(Structured object records)
------------------------------------------------------------

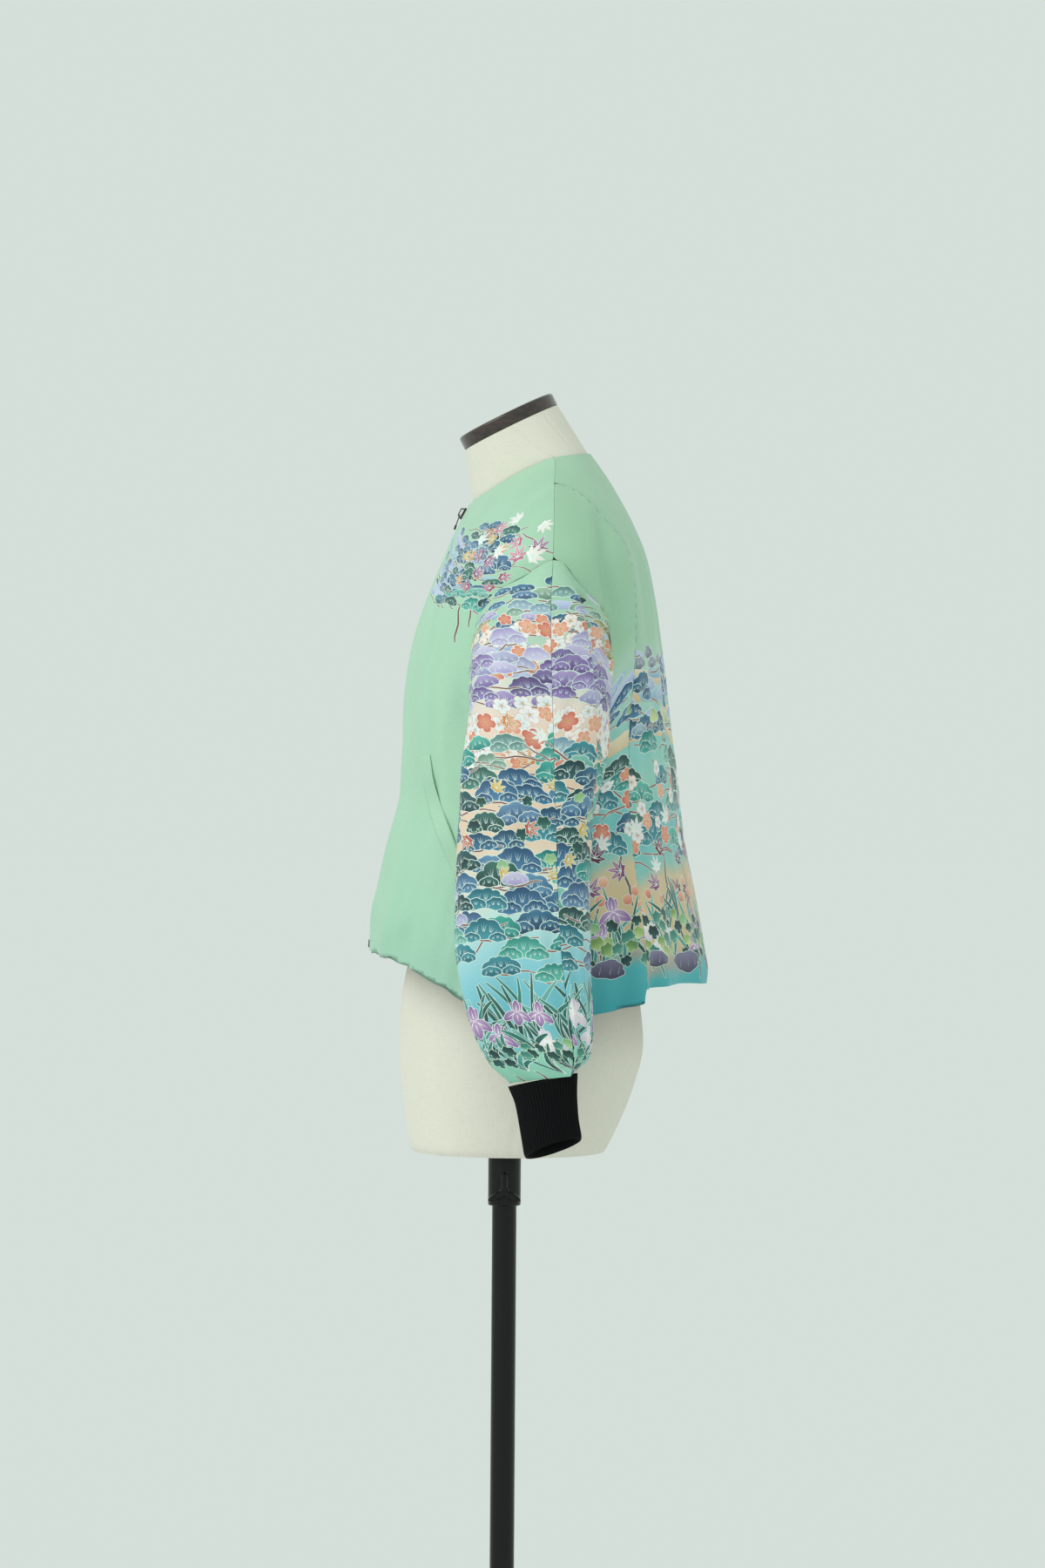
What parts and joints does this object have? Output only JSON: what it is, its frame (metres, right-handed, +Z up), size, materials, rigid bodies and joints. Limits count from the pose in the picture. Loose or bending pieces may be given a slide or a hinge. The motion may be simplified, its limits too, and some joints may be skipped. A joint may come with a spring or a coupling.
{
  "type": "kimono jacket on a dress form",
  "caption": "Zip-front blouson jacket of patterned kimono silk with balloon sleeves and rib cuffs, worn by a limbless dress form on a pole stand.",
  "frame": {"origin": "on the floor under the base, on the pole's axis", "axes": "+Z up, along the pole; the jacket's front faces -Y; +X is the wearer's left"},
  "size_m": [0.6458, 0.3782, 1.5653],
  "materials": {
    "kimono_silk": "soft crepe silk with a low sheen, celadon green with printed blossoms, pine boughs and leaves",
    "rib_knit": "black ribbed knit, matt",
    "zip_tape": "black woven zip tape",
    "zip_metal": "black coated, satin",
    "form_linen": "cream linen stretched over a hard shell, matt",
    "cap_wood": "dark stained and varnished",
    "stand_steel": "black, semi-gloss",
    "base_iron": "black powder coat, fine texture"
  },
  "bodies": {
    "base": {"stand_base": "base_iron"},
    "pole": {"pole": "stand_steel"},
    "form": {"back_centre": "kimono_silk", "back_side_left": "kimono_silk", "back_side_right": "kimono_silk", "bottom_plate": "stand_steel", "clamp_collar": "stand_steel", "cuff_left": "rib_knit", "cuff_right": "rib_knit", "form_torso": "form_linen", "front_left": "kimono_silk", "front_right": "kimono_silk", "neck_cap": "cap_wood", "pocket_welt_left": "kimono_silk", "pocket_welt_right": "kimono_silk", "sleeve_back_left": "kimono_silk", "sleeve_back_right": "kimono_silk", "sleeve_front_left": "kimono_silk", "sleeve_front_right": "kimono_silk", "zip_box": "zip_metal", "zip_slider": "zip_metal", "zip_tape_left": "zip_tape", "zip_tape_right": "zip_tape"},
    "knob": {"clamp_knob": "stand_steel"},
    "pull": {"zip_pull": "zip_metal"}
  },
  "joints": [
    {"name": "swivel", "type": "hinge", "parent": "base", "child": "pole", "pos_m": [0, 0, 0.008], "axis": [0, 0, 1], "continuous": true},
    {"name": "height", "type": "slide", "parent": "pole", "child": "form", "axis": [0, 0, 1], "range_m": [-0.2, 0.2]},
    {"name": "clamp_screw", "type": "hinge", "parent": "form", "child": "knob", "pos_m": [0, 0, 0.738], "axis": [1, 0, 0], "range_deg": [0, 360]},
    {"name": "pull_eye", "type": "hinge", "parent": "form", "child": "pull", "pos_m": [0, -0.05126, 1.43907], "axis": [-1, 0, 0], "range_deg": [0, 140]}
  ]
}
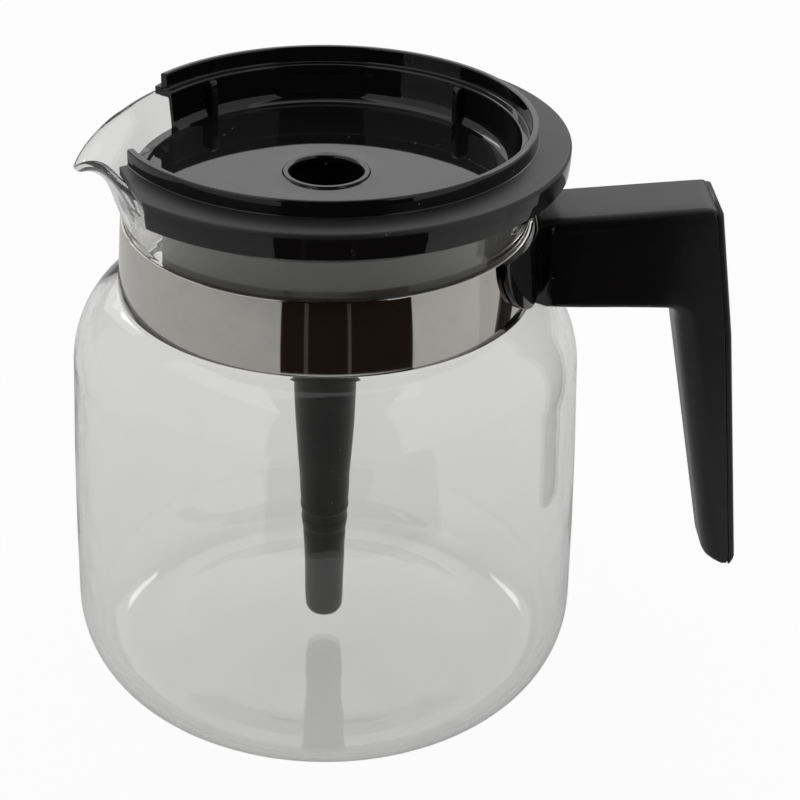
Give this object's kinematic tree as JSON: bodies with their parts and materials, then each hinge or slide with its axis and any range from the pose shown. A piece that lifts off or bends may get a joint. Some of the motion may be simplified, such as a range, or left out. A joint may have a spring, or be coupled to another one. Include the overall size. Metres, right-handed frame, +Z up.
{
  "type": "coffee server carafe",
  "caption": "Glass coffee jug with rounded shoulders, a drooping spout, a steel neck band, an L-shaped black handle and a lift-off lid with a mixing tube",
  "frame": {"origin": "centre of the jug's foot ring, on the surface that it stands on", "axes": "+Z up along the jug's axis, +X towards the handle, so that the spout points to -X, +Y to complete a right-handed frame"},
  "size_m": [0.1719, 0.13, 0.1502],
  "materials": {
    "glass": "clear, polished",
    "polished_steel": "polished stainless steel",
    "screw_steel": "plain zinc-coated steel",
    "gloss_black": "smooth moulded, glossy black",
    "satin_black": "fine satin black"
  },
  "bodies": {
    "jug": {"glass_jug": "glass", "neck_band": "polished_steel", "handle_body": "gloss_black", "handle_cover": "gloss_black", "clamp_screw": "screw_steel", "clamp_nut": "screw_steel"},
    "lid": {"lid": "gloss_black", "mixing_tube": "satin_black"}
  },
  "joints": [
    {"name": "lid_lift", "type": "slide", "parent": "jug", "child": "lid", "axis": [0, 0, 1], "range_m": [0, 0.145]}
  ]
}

------------------------------------------------------------

Repeat every line of the material exactly as given.

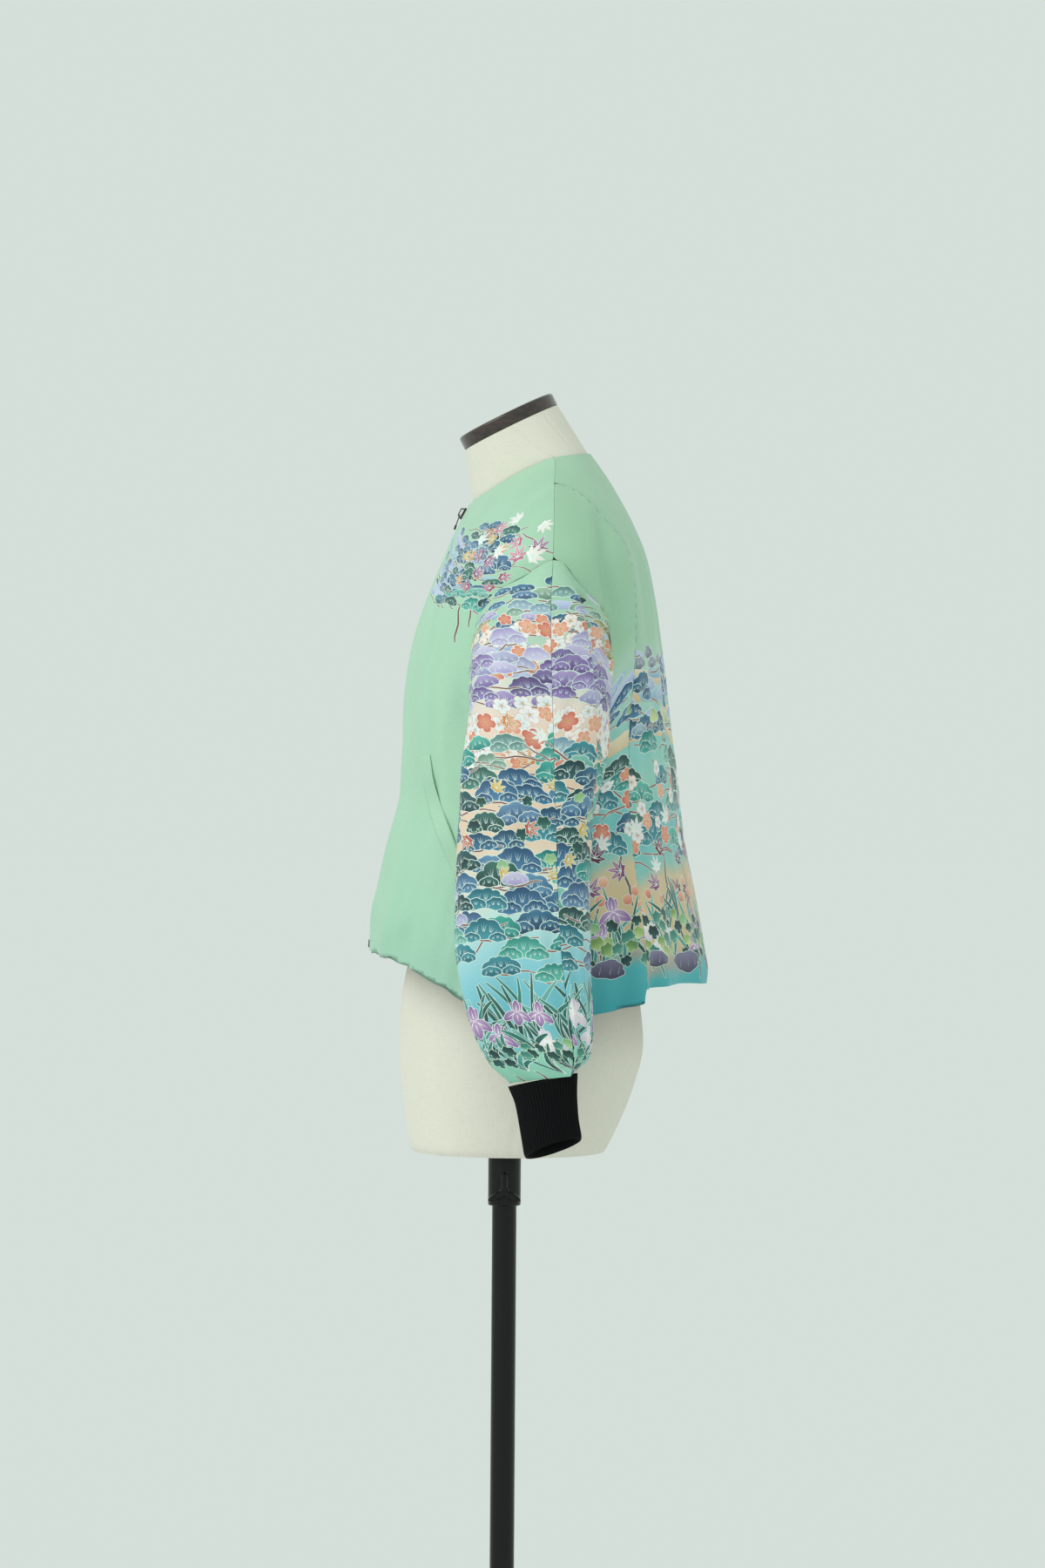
What parts and joints does this object have? Output only JSON: what it is, its frame (metres, right-handed, +Z up), size, materials, rigid bodies and joints. Limits count from the pose in the picture. Loose or bending pieces may be given a slide or a hinge. The motion may be simplified, its limits too, and some joints may be skipped. A joint may come with a spring or a coupling.
{
  "type": "kimono jacket on a dress form",
  "caption": "Zip-front blouson jacket of patterned kimono silk with balloon sleeves and rib cuffs, worn by a limbless dress form on a pole stand.",
  "frame": {"origin": "on the floor under the base, on the pole's axis", "axes": "+Z up, along the pole; the jacket's front faces -Y; +X is the wearer's left"},
  "size_m": [0.6458, 0.3782, 1.5653],
  "materials": {
    "kimono_silk": "soft crepe silk with a low sheen, celadon green with printed blossoms, pine boughs and leaves",
    "rib_knit": "black ribbed knit, matt",
    "zip_tape": "black woven zip tape",
    "zip_metal": "black coated, satin",
    "form_linen": "cream linen stretched over a hard shell, matt",
    "cap_wood": "dark stained and varnished",
    "stand_steel": "black, semi-gloss",
    "base_iron": "black powder coat, fine texture"
  },
  "bodies": {
    "base": {"stand_base": "base_iron"},
    "pole": {"pole": "stand_steel"},
    "form": {"back_centre": "kimono_silk", "back_side_left": "kimono_silk", "back_side_right": "kimono_silk", "bottom_plate": "stand_steel", "clamp_collar": "stand_steel", "cuff_left": "rib_knit", "cuff_right": "rib_knit", "form_torso": "form_linen", "front_left": "kimono_silk", "front_right": "kimono_silk", "neck_cap": "cap_wood", "pocket_welt_left": "kimono_silk", "pocket_welt_right": "kimono_silk", "sleeve_back_left": "kimono_silk", "sleeve_back_right": "kimono_silk", "sleeve_front_left": "kimono_silk", "sleeve_front_right": "kimono_silk", "zip_box": "zip_metal", "zip_slider": "zip_metal", "zip_tape_left": "zip_tape", "zip_tape_right": "zip_tape"},
    "knob": {"clamp_knob": "stand_steel"},
    "pull": {"zip_pull": "zip_metal"}
  },
  "joints": [
    {"name": "swivel", "type": "hinge", "parent": "base", "child": "pole", "pos_m": [0, 0, 0.008], "axis": [0, 0, 1], "continuous": true},
    {"name": "height", "type": "slide", "parent": "pole", "child": "form", "axis": [0, 0, 1], "range_m": [-0.2, 0.2]},
    {"name": "clamp_screw", "type": "hinge", "parent": "form", "child": "knob", "pos_m": [0, 0, 0.738], "axis": [1, 0, 0], "range_deg": [0, 360]},
    {"name": "pull_eye", "type": "hinge", "parent": "form", "child": "pull", "pos_m": [0, -0.05126, 1.43907], "axis": [-1, 0, 0], "range_deg": [0, 140]}
  ]
}
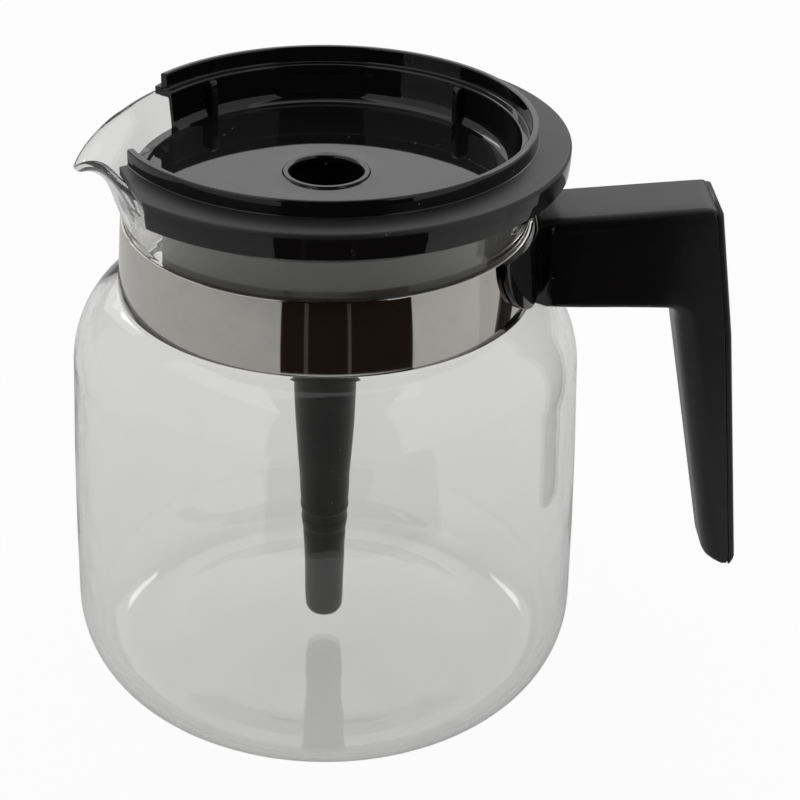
Give this object's kinematic tree as JSON: bodies with their parts and materials, then each hinge or slide with its axis and any range from the pose shown. A piece that lifts off or bends may get a joint. Some of the motion may be simplified, such as a range, or left out. A joint may have a spring, or be coupled to another one. Include the overall size. Metres, right-handed frame, +Z up.
{
  "type": "coffee server carafe",
  "caption": "Glass coffee jug with rounded shoulders, a drooping spout, a steel neck band, an L-shaped black handle and a lift-off lid with a mixing tube",
  "frame": {"origin": "centre of the jug's foot ring, on the surface that it stands on", "axes": "+Z up along the jug's axis, +X towards the handle, so that the spout points to -X, +Y to complete a right-handed frame"},
  "size_m": [0.1719, 0.13, 0.1502],
  "materials": {
    "glass": "clear, polished",
    "polished_steel": "polished stainless steel",
    "screw_steel": "plain zinc-coated steel",
    "gloss_black": "smooth moulded, glossy black",
    "satin_black": "fine satin black"
  },
  "bodies": {
    "jug": {"glass_jug": "glass", "neck_band": "polished_steel", "handle_body": "gloss_black", "handle_cover": "gloss_black", "clamp_screw": "screw_steel", "clamp_nut": "screw_steel"},
    "lid": {"lid": "gloss_black", "mixing_tube": "satin_black"}
  },
  "joints": [
    {"name": "lid_lift", "type": "slide", "parent": "jug", "child": "lid", "axis": [0, 0, 1], "range_m": [0, 0.145]}
  ]
}